Lange Umstimmungsversuche
Der 57-Jährige hat lange in internen Verhandlungen mit allerlei Zugeständnissen versucht, seine Kritiker umzustimmen. McCarthy legte nun offen, am Montag sei ihm gesagt worden, er werde nur die nötigen Stimmen bekommen, wenn er bestimmte Mitglieder der Fraktion mit bestimmten Ämtern und Etats versorge. Einer seiner Gegner, der republikanische Abgeordnete Matt Gaetz, habe sogar unverblümt gesagt, ihm sei es egal, wenn im Zweifel der Kandidat der Demokraten die Wahl gewinne, sagte McCarthy weiter.
Seinen Kritikern gehe es nicht um Amerika, sondern nur um sie selbst, beklagte er. "Ich werde immer dafür kämpfen, dass das amerikanische Volk an erster Stelle steht - nicht ein paar einzelne, die etwas für sich selbst durchsetzen wollen." Es werde deshalb vielleicht eine "Schlacht" im Plenum der Kammer geben, aber dabei gehe es um die gesamte Fraktion und das Land, "und das ist ok für mich", sagte er.

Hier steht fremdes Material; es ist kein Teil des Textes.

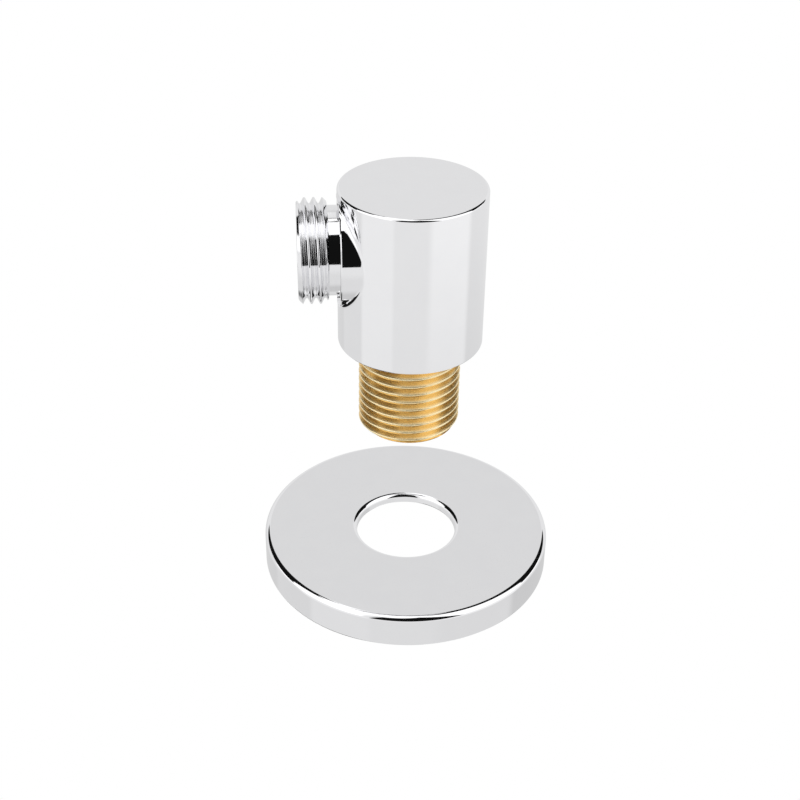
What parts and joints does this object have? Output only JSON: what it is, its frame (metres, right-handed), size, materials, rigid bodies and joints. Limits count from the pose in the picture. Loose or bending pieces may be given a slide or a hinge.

Hinter dem Streit um McCarthy stehen grundlegende Auseinandersetzungen der Republikaner über den künftigen Kurs und die Führung. Die Partei ist zerrissen zwischen rechtsgerichteten Anhängern des Ex-Präsidenten Donald Trump und moderateren Parteimitgliedern. Für die Fraktion im Repräsentantenhaus gilt das besonders.